By Agence France-Presse in Oslo | China Daily | Updated: 2014-10-11 07:40

The Nobel Peace Prize was awarded jointly on Friday to a 17-year-old Pakistani girl, Malala Yousafzai, who survived being shot in the head by the Taliban, and to India's Kailash Satyarthi - both for their championing of children's rights.

Malala, the youngest Nobel laureate, heard the news while in class at her school in Birmingham, England, where she moved to receive lifesaving treatment two years ago.

The Norwegian Nobel Committee said the pair had been chosen for their struggles against the repression of young people and "for the right of all children to education."

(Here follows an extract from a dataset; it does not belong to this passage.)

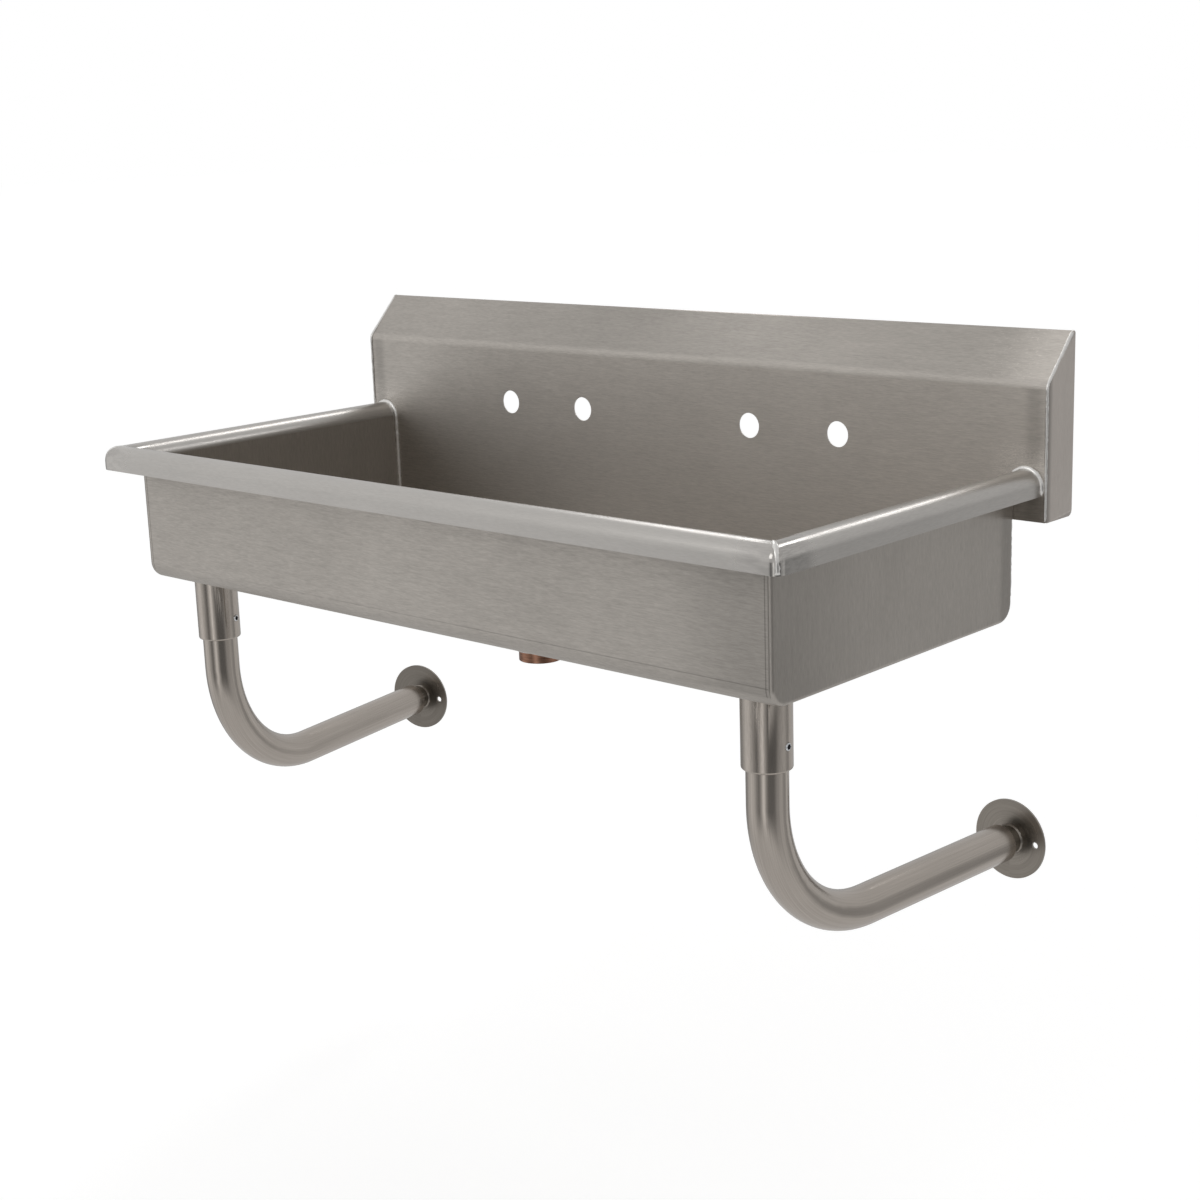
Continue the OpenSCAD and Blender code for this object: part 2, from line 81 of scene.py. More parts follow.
def arithmetic(tree, operation, *values):
    """One sum of up to three values or sockets."""
    made = add_node(tree, "ShaderNodeMath", operation=operation)
    fill(tree, made.inputs, values)
    return made.outputs[0]


def rising(tree, value, low, high, bottom=0.0, top=1.0):
    """A value that climbs smoothly from bottom to top while another goes from low to high."""
    return add_node(tree, "ShaderNodeMapRange", Value=value, interpolation_type="SMOOTHSTEP", From_Min=low,
                    From_Max=high, To_Min=bottom, To_Max=top).outputs[0]


def blended(tree, share, first, second):
    """The first value or socket where share is 0, and the second where it is 1."""
    made = add_node(tree, "ShaderNodeMix", data_type="FLOAT")
    fill(tree, (made.inputs[0], made.inputs[2], made.inputs[3]), (share, first, second))
    return made.outputs[0]


world = bpy.data.worlds.new("studio_surround")
scene.world = world
world.use_nodes = True
surround = world.node_tree
surround.nodes.clear()
ray = add_node(surround, "ShaderNodeLightPath")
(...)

Malala, who fought for years for the right of girls to receive an education in her strict Muslim home region, rose to global fame after the Taliban tried to kill her in October 2012.

The Nobel committee said her campaign has been carried out "under the most dangerous circumstances".

Through her heroic struggle she has become a leading spokeswoman for girls' rights, the committee said.

Satyarthi, who launched a consumer campaign in the 1980s to combat child labor in the handmade carpet industry, said he was "delighted" at receiving the Nobel Prize as "recognition of our fight for child rights".

The low-profile 60-year-old activist heads the Global March Against Child Labor, a combination of about 2,000 social groups and union organizations in 140 countries. He is credited with helping tens of thousands of children gain their freedom from forced slavery at the hands of businessmen, landowners and others.

"Something that was born in India has gone global, and now we have a global movement against child labor," he told Indian television.